Может, сердцу откликнулся ясно;
Этой тайны несложный ответ:
С Богом свято все, тихо, прекрасно,
А без Бога прекрасного нет?
Батюшка любил читать прихожанам и стихи своего бывшего сокурсника протоиерея Илии Воронина. Его стихи отличаются особым гражданским мужеством, верою и патриотизмом. В прошлом фронтовик, отец Илия пишет огненные строчки, пронизанные выстраданной любовью ко всем людям – живым и мертвым. Отец Петр высоко ценил поэтический дар своего собрата, а потому настаивал и по-дружески не уставал советовать ему: «Мы ведь с Вами не вечны! Пишите под копирку, оставляйте на память своим потомкам». А сам отец Илия признается, что все письма отца Петра к нему были глубокими, обстоятельными и «всегда вызывали меня на поэтические ответы». По настоятельным просьбам своего друга отец Илия стал сберегать написанные им стихи, которые со временем вышли авторским поэтическим сборником «Перезвоны сердца».
«Душа сама подскажет вам правило»
Батюшка много наставлял свою паству в понимании тайн церковного богослужения и строго запрещал любые посторонние разговоры в храме. Во время службы отец Петр требовал от всех внутренней сосредоточенности и молитвы. И когда сердце человека озарялось Божией благодатью, Батюшка этому искренне радовался.
«Описанное вами о Страстях и Пасхе Христовой, ваше переживание очень радует меня, – пишет он в одном из своих писем. – Так и должно все быть. Мы не только вспоминаем, но и переживаем все то, что совершилось ради нашего спасения. Так должно бы быть во все дни жизни нашей, но увы... Остается только одно: неизменно, неотступно быть преданным Господу».

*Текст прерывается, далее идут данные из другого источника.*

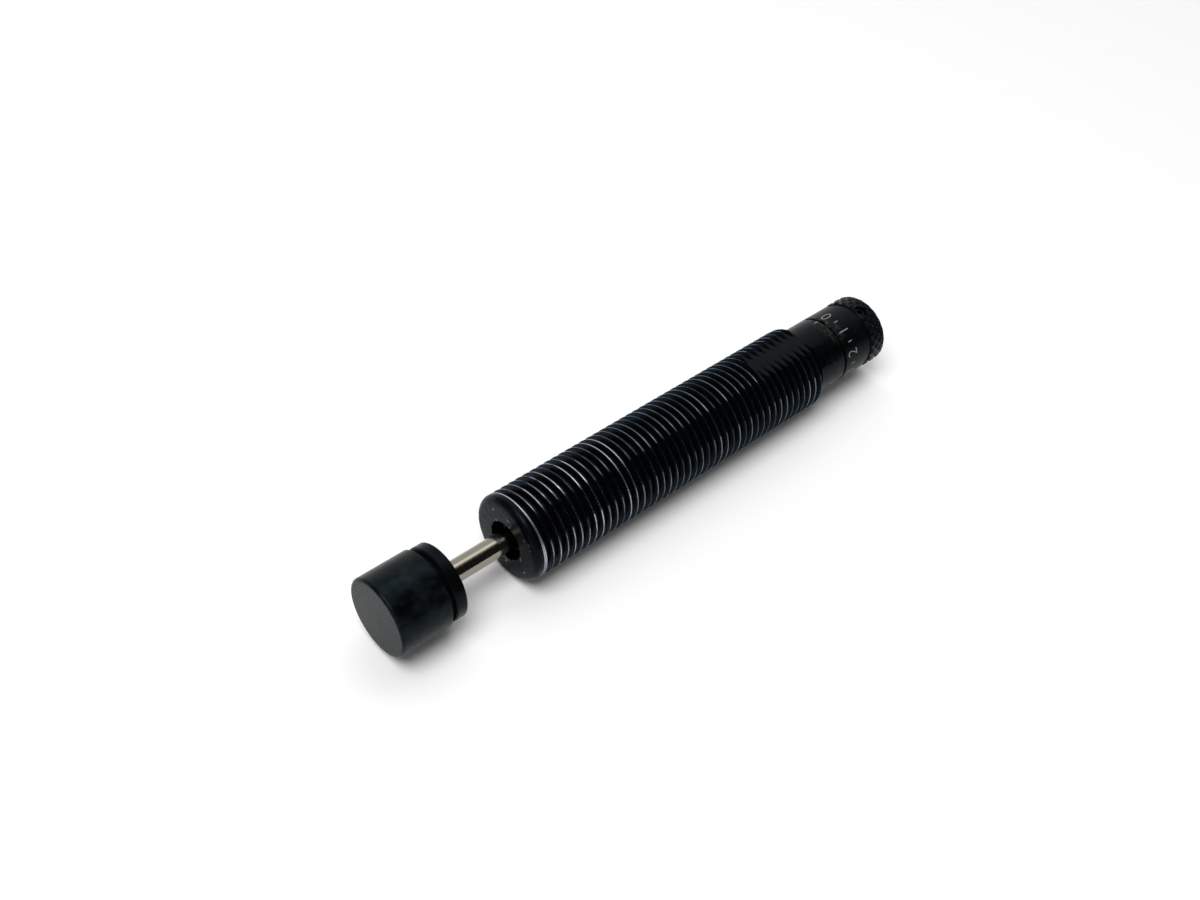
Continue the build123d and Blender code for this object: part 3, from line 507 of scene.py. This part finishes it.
# Adjuster knob
def makeKnob():
    size = {"bandRadius": 6.0, "bandLength": 5.8, "neckRadius": 5.8, "neckLength": 0.8, "chamfer": 0.15,
            "knurlsRound": 22, "knurlDepth": 0.16, "knurlInset": 0.3, "rimInset": 0.1,
            "endWall": 1.25, "screwX": 76.5, "screwAngle": 9.4, "screwHole": 1.02, "steps": 128,
            "sleeveInner": 5, "cavityRadius": 5.2, "cavityReach": 2.4, "hubSpace": 3.2, "wallSpace": 0.2,
            "drillDepth": 6, "drillHeight": 5.2}
    low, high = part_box("adjuster_knob")
    front, rear, grip = low.x / mm, high.x / mm, high.y / mm
    band = front + size["bandLength"]
    gripFront = band + size["neckLength"]
    base = grip - size["knurlDepth"]
    chamfer = size["chamfer"]
    core = turned([(front, 0), (front, size["bandRadius"] - chamfer), (front + chamfer, size["bandRadius"]),
                   (band - chamfer, size["bandRadius"]), (band, size["bandRadius"] - chamfer),
                   (band, size["neckRadius"]), (rear - size["rimInset"], size["neckRadius"]),
                   (rear, size["neckRadius"] - size["rimInset"]), (rear, 0)], size["steps"])
    knob = newPiece("adjusterKnob", core)

    # diamond knurl: a fine grid round the grip, its diagonals cut, each diamond inset and raised
    columns = size["knurlsRound"] * 2
    cell = 2 * math.pi * base / columns
    rows = round((rear - size["rimInset"] - gripFront) / cell)
    cell = (rear - size["rimInset"] - gripFront) / rows
    sleeve = bmesh.new()
    points = [sleeve.verts.new(((gripFront + k * cell) * mm, 0, base * mm)) for k in range(rows + 1)]
    lines = [sleeve.edges.new(pair) for pair in zip(points, points[1:])]
    bmesh.ops.spin(sleeve, geom=points + lines, cent=(0, 0, 0), axis=(1, 0, 0), angle=2 * math.pi,
                   steps=columns, use_merge=True)
    bmesh.ops.remove_doubles(sleeve, verts=sleeve.verts, dist=0.001 * mm)
    bmesh.ops.recalc_face_normals(sleeve, faces=sleeve.faces)

    def isCentre(v):
        turn = round(math.atan2(v.co.y, v.co.z) / (2 * math.pi) * columns)
        row = round((v.co.x / mm - gripFront) / cell)
        return (turn + row) % 2 == 0

    bmesh.ops.connect_verts(sleeve, verts=[v for v in sleeve.verts if not isCentre(v)])
    bmesh.ops.dissolve_verts(sleeve, verts=[v for v in sleeve.verts if isCentre(v)])
    middles = [(f.normal.copy(), f.calc_center_median()) for f in sleeve.faces]
    if sum(normal.y * middle.y + normal.z * middle.z for normal, middle in middles) < 0:
        bmesh.ops.reverse_faces(sleeve, faces=sleeve.faces)
    bmesh.ops.inset_individual(sleeve, faces=sleeve.faces[:], thickness=size["knurlInset"] * mm,
                               depth=size["knurlDepth"] * mm, use_even_offset=True)
    inner = []
    for place in (gripFront, rear - size["rimInset"]):
        grown = bmesh.ops.extrude_edge_only(sleeve, edges=rimAt(sleeve, place))["geom"]
        ring = [v for v in grown if isinstance(v, bmesh.types.BMVert)]
        bmesh.ops.scale(sleeve, vec=(1, size["sleeveInner"] / base, size["sleeveInner"] / base), verts=ring)
        inner += [e for e in grown if isinstance(e, bmesh.types.BMEdge)]
    bmesh.ops.bridge_loops(sleeve, edges=inner)
    bmesh.ops.recalc_face_normals(sleeve, faces=sleeve.faces)
    combine(knob, newPiece("knurlSleeve", sleeve), "UNION")

    # the hub bore, the stop's recess and the driving tongue are taken from the CAD solid
    copy = bmesh.new()
    copy.from_mesh(nodes["adjuster_knob"].data)
    bmesh.ops.remove_doubles(copy, verts=copy.verts, dist=0.001 * mm)
    cavityEnd = rear - size["endWall"] + size["wallSpace"]
    cavity = newPiece("cavity", turned([
        (front - 1, 0), (front - 1, size["cavityRadius"]),
        (front + size["cavityReach"], size["cavityRadius"]), (front + size["cavityReach"], size["hubSpace"]),
        (cavityEnd, size["hubSpace"]), (cavityEnd, 0)], size["steps"]))
    combine(cavity, newPiece("knobCopy", copy), "DIFFERENCE")
    combine(knob, cavity, "DIFFERENCE")

    # hole for the lock screw
    drill = bmesh.new()
    bmesh.ops.create_cone(drill, cap_ends=True, segments=32, radius1=size["screwHole"] * mm,
                          radius2=size["screwHole"] * mm, depth=size["drillDepth"] * mm)
    bmesh.ops.translate(drill, verts=drill.verts, vec=(size["screwX"] * mm, 0, size["drillHeight"] * mm))
    bmesh.ops.rotate(drill, verts=drill.verts, cent=(0, 0, 0),
                     matrix=Matrix.Rotation(math.radians(size["screwAngle"]), 3, "X"))
    combine(knob, newPiece("drill", drill), "DIFFERENCE")
    smoothByAngle(knob, 25)
    knob.data.materials.clear()
    knob.data.materials.append(finishes["black_anodised_knob"])
    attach(knob, "knob")
    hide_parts("adjuster_knob")
    print("knob:", len(knob.data.polygons), "faces")


makeKnob()


# Printed scale
def printMark(name, bm, place, angle, radius, body):
    # lays a flat mark round the axis: its top points to -X, it reads towards falling angle
    ink = {"raised": 0.012, "sunk": 0.01, "longestEdge": 0.3, "rounds": 3}
    bmesh.ops.triangulate(bm, faces=bm.faces)
    for _ in range(ink["rounds"]):
        long = [e for e in bm.edges if e.calc_length() > ink["longestEdge"] * mm]
        bmesh.ops.subdivide_edges(bm, edges=long, cuts=1)
        bmesh.ops.triangulate(bm, faces=bm.faces)
    bmesh.ops.recalc_face_normals(bm, faces=bm.faces)
    grown = bmesh.ops.extrude_face_region(bm, geom=bm.faces[:])["geom"]
    raised = {v for v in grown if isinstance(v, bmesh.types.BMVert)}
    for v in bm.verts:
        height = radius * mm + (ink["raised"] * mm if v in raised else -ink["sunk"] * mm)
        turn = math.radians(angle) - v.co.x / (radius * mm)
        v.co = (place * mm - v.co.y, -height * math.sin(turn), height * math.cos(turn))
    bmesh.ops.recalc_face_normals(bm, faces=bm.faces)
    mark = newPiece(name, bm, finishes["printed_marks"])
    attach(mark, body)


def makeScale():
    scale = {"numeralSize": 3.3, "narrowed": 0.88, "thinned": 0.05, "place": 70.65, "first": -16, "step": 40,
             "highest": 8, "tickWidth": 0.16, "tickLength": 0.9, "lineWidth": 0.18, "lineLength": 0.8,
             "linePlace": 67.85}
    for number in range(scale["highest"] + 1):
        text = bpy.data.curves.new("numeral", "FONT")
        text.body = str(number)
        text.size = scale["numeralSize"] * mm
        text.offset = -scale["thinned"] * mm
        text.align_x = "CENTER"
        text.align_y = "CENTER"
        text.resolution_u = 4
        flat = bpy.data.objects.new("numeral", text)
        bpy.context.scene.collection.objects.link(flat)
        bm = bmesh.new()
        solid = flat.evaluated_get(bpy.context.evaluated_depsgraph_get())
        bm.from_mesh(bpy.data.meshes.new_from_object(solid))
        bmesh.ops.remove_doubles(bm, verts=bm.verts, dist=0.001 * mm)
        bmesh.ops.scale(bm, vec=(scale["narrowed"], 1, 1), verts=bm.verts)
        bpy.data.objects.remove(flat)
        printMark("numeral%d" % number, bm, scale["place"], scale["first"] + scale["step"] * number, 6.0,
                  "knob")
    printedLines = [(scale["first"] + scale["step"] * (k + 0.5), scale["tickWidth"], scale["tickLength"],
                     scale["place"], 6.0, "knob") for k in range(scale["highest"])]
    printedLines.append((scale["first"], scale["lineWidth"], scale["lineLength"], scale["linePlace"], 6.025,
                         "cylinder"))
    for number, (angle, width, length, place, radius, body) in enumerate(printedLines):
        line = bmesh.new()
        bmesh.ops.create_grid(line, x_segments=1, y_segments=4, size=0.5)
        bmesh.ops.scale(line, vec=(width * mm, length * mm, 1), verts=line.verts)
        printMark("tick%d" % number if body == "knob" else "indexLine", line, place, angle, radius, body)
    print("scale printed")


makeScale()


# Stage, light and camera
def makeStage():
    stage = {"floorHeight": -7.14375, "floorSize": 4.0, "floorColour": "#ffffff"}
    bm = bmesh.new()
    bmesh.ops.create_grid(bm, x_segments=1, y_segments=1, size=stage["floorSize"] / 2)
    bmesh.ops.translate(bm, verts=bm.verts, vec=(0, 0, stage["floorHeight"] * mm))
    paper = {"Base Color": stage["floorColour"], "Roughness": 0.9, "Specular IOR Level": 0.1}
    material = startMaterial("whitePaper", paper)[0]
    floor = newPiece("floor", bm, material)


lampAim = Vector((0.03, 0, 0))  # near the middle of the part


def addLamp(name, shape, size, sizeY, place, power):
    lamp = bpy.data.lights.new(name, "AREA")
    lamp.shape = shape
    lamp.size = size
    lamp.size_y = sizeY
    lamp.energy = power
    holder = bpy.data.objects.new(name, lamp)
    holder.location = place
    holder.rotation_mode = "QUATERNION"
    holder.rotation_quaternion = (lampAim - holder.location).to_track_quat("-Z", "Y")
    bpy.context.scene.collection.objects.link(holder)


def makeLight():
    light = {"window": 0.95, "far": 0.02, "near": 0.35, "farSide": (-0.35, 0.25), "nearSide": (0.25, -0.25),
             "keyPlace": (-0.32, -0.06, 0.85), "keySize": 0.62, "keyPower": 5.8,
             "stripPlace": (0.4, 0.24, 0.9), "stripLength": 1.2, "stripWidth": 0.24, "stripPower": 1.15}
    world = bpy.data.worlds.new("studio")
    bpy.context.scene.world = world
    world.use_nodes = True
    tree = world.node_tree
    background = tree.nodes["Background"]
    ways = addNode(tree, "ShaderNodeTexCoord").outputs["Generated"]
    ways = addNode(tree, "ShaderNodeSeparateXYZ", None, {0: ways}).outputs
    level = addNode(tree, "ShaderNodeMapRange", {"From Min": light["farSide"][0],
                                                 "From Max": light["farSide"][1],
                    "To Min": light["far"], "To Max": light["window"]}, {"Value": ways["Y"]},
                    interpolation_type="SMOOTHSTEP").outputs[0]
    level = addNode(tree, "ShaderNodeMapRange", {"From Min": light["nearSide"][0],
                                                 "From Max": light["nearSide"][1],
                    "To Max": light["near"]}, {"Value": ways["X"], "To Min": level},
                    interpolation_type="SMOOTHSTEP").outputs[0]
    tree.links.new(level, background.inputs["Strength"])
    background.inputs["Color"].default_value = (1, 1, 1, 1)
    addLamp("softKey", "DISK", light["keySize"], light["keySize"], light["keyPlace"], light["keyPower"])
    addLamp("softStrip", "RECTANGLE", light["stripLength"], light["stripWidth"], light["stripPlace"],
            light["stripPower"])


def makeCamera():
    view = {"place": (-90.45, -97.03, 156.79), "right": (0.7388, -0.6672, 0.0944),
            "up": (0.4347, 0.5788, 0.6898), "lens": 41.5}
    lens = bpy.data.cameras.new("camera")
    lens.lens = view["lens"]
    lens.sensor_width = 36
    lens.sensor_fit = "HORIZONTAL"
    lens.clip_start = 0.005
    lens.clip_end = 20
    camera = bpy.data.objects.new("camera", lens)
    right, up = Vector(view["right"]).normalized(), Vector(view["up"]).normalized()
    back = right.cross(up).normalized()
    up = back.cross(right)
    turn = Matrix((right, up, back)).transposed().to_4x4()
    camera.matrix_world = Matrix.Translation(Vector(view["place"]) * mm) @ turn
    bpy.context.scene.collection.objects.link(camera)
    bpy.context.scene.camera = camera


makeStage()
makeLight()
makeCamera()
bpy.context.scene.view_settings.view_transform = "Standard"
print("stage, light and camera set")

В другом письме он разъясняет недоразумение по поводу того, что в некоторых храмах верующие встают под благословение Святой Чашей на Великом Входе: «Ваш вопрос очень простой и вы уже, наверное, сами нашли ответ на него. О Чаше освященной и не освященной вы сказали верно. Но поклоняться и благословляться ею в том и другом случае верно и полезно, и смущаться в этом случае не нужно совершенно. Вот такой пример: священнику мы целуем благословляющую руку, но если вместо руки мы поцелуем ему ноги – тоже не худо. Думаю, что это тоже правильно. У Господа ТАК все велико, что наше усердие никогда не лишне».

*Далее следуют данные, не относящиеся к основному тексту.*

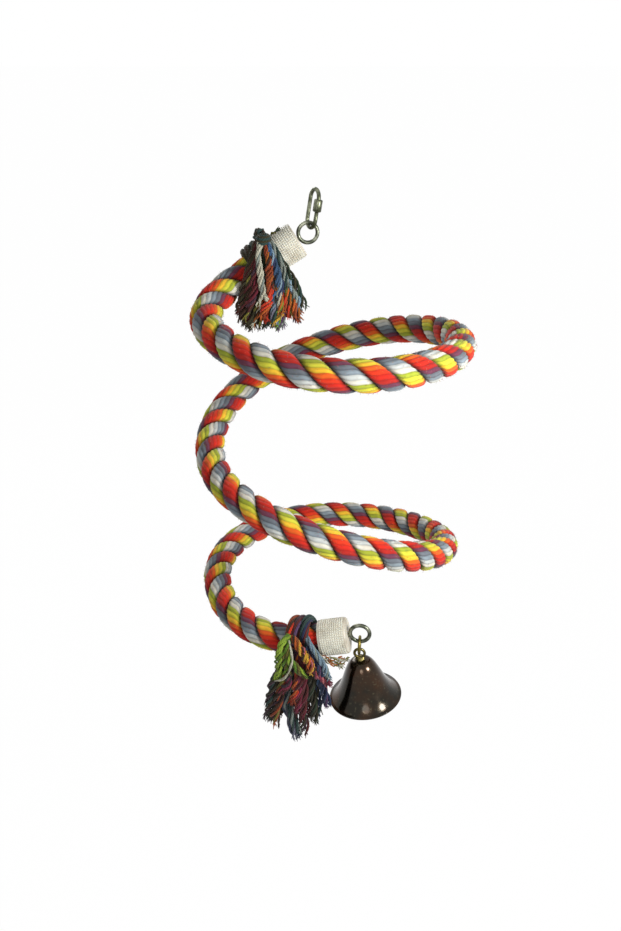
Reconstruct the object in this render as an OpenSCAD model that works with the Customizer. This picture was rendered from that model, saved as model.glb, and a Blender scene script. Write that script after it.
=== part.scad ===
// A hanging perch for a cage: a spiral of thick cotton rope on a bendable steel wire.
// Each end has a plastic cap, a steel eye and a frayed tassel.
// A quick link holds the top, and a bell hangs below.
// The origin is where the quick link bears on its hook. +Z is up, +X is to the right and -Y is the front.

/* [Rope] */
// Diameter of the rope over its strands
rope_d = 26; // [22:0.5:28]
// Diameter of the bendable wire inside the rope
core_d = 3.5; // [2.5:0.1:4.5]

/* [Coil] */
// Radius of the coil, to the middle of the rope
coil_r = 112; // [104:1:130]
// Where the coil begins, as a share of a turn counted from its left side
coil_from_share = 0.073; // [0.05:0.001:0.09]
// Where the coil ends, a little before its front, after two turns and this share of a third
coil_to_share = 0.235; // [0.2:0.005:0.24]
// Height that the rope loses in one turn
turn_drop = 134; // [115:1:150]
// How far the upper loop is lifted on its right side
upper_loop_lift = 37.5; // [25:0.5:45]
// How far the lower loop is sunk on its right side
lower_loop_sink = 45; // [30:1:48]
// How fast the last stretch levels out, as a height over a turn squared
tail_lift = 850; // [750:10:950]

/* [Upper bend] */
// Length of the straight stretch below the upper cap's closed end
upper_straight_l = 39; // [34:1:46]
// Radius of the bend between that stretch and the coil
bend_r = 49; // [45:1:54]
// How far the upper cap points up
cap_rise = 31.5; // [26:0.5:38]
// How far the upper cap is turned to the back
cap_turn = 10.5; // [4:0.5:18]

/* [End caps] */
// Length of an end cap
cap_l = 25; // [22:0.5:28]
// Wall of an end cap
cap_wall = 2.4; // [1.6:0.1:3]
// Thickness of an end cap's closed end
cap_floor = 2.5; // [1.5:0.1:3.5]

/* [Eyes] */
// Diameter of the wire that an eye is bent from
eye_wire = 3.5; // [2.5:0.1:4]
// Outer diameter of an eye's ring
eye_d = 20.5; // [19:0.5:24]
// Outer diameter of the crimped sleeve that joins an eye to the core wire
ferrule_d = 7.5; // [6.5:0.1:9]
// Length of that sleeve
ferrule_l = 20; // [16:0.5:22]

/* [Quick link] */
// Diameter of the quick link's wire
link_wire = 3.5; // [3:0.1:4]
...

Все православное и церковное для него было чрезвычайно святым и высоким и не вызывало сомнений и недоразумений. Священники, совершавшие с протоиереем Петром Сухоносовым Божественную литургию, вспоминают, что Батюшка подходил ко Святой Чаше и Агнцу с необычайным благоговением и трепетом. Он истово молился, будучи не в силах сдержать своих слез и испрашивая прощения за свое недостоинство, и принимал святое Причастие именно так, как исповедывал Бога и Спаса нашего Иисуса Христа: «яко сие есть Самое Пречистое Тело Твое, и сия есть Самая Пречистая Кровь Твоя». Перед святым престолом он горел духом, его необычайное внутреннее сосредоточение во время совершения Божественной литургии доходило даже до тех, кто стоял в коридоре.

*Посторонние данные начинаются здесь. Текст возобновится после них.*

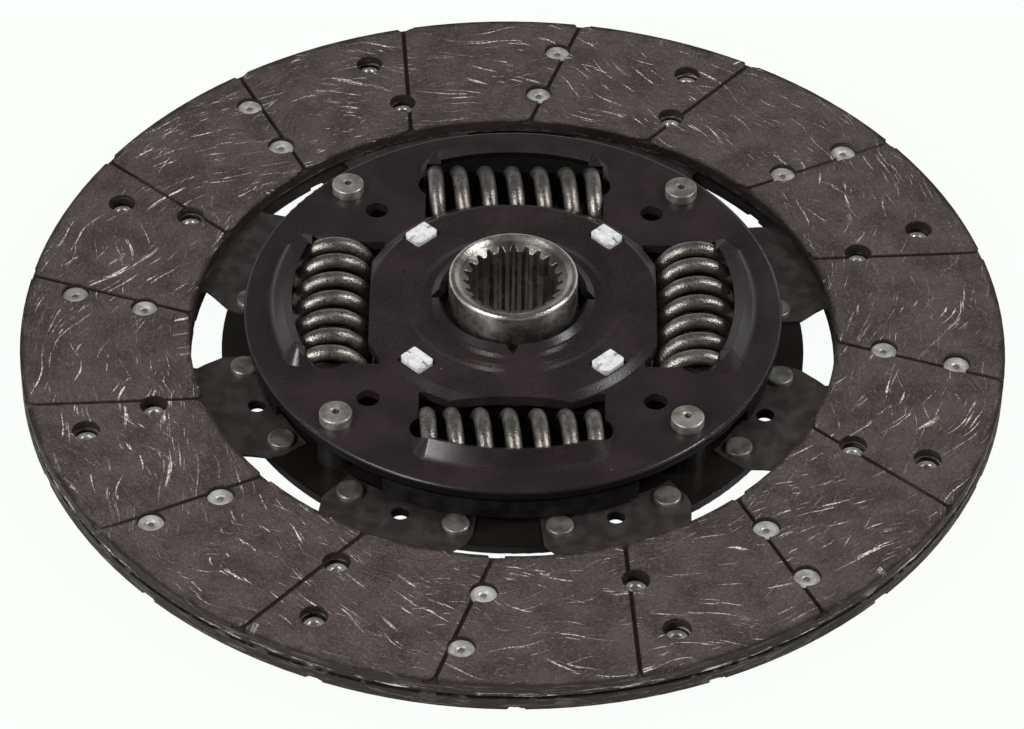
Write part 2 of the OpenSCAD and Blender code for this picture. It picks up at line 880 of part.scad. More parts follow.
module hub() {
  rear_chamfer = 0.9;
  rear_r = spline_major_r + rear_chamfer;
  lead_depth = (lead_in_r - spline_minor_r) * tan(lead_in_angle);
  color("#9a9a98")
    difference() {
      union() {
        translate([0, 0, hub_rear_z])
          rounded_disc(hub_r, nose_z - hub_rear_z, nose_round);
        translate([0, 0, flange_bottom])
          linear_extrude(flange_t)
            toothed_plan(0);
      }
      translate([0, 0, hub_rear_z - cut])
        linear_extrude(nose_z - hub_rear_z + 2 * cut)
          spline_plan();
      translate([0, 0, nose_z - lead_depth])
        cylinder(r1 = spline_minor_r, r2 = lead_in_r, h = lead_depth);
      translate([0, 0, nose_z - fit])
        cylinder(r = lead_in_r, h = cut);
      translate([0, 0, hub_rear_z])
        cylinder(r1 = rear_r, r2 = spline_minor_r, h = rear_r - spline_minor_r);
    }
}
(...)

Федор Тимофеевич Гриценко вспоминает такой случай. Однажды Батюшка во время совершения Божественной литургии пригласил его в алтарь и благословил там читать поминальные записочки прихожан. «Я стоял справа от него, – рассказывает он. – Прочитав, и, чтобы не беспокоить батюшку, я легонечко кинул, подтолкнул их на Престол, так как сам к нему не имел права прикасаться – это я знал. Записочки аккуратно легли на Престоле, Батюшка увидел – и я тут же «схлопотал» десять поклонов за такую дерзость. Благо, что в те годы был еще молод, и тут же отбил эти поклоны».
Когда отец Петр начинал читать Евангельское зачало, то читал его всегда внятно, четко, выразительно, с глубоким осознанием того, о чем оно благовествует. Он не комкал и не «глотал» евангельских «глаголов», при этом хорошо выговаривая букву О. Если написано «Господь» или «Богородице», то из уст отца Петра никогда не звучало «Гасподь», «Багародице». Он трудился не только над каждым евангельским словом, но и над каждой буквой этой Великой Книги.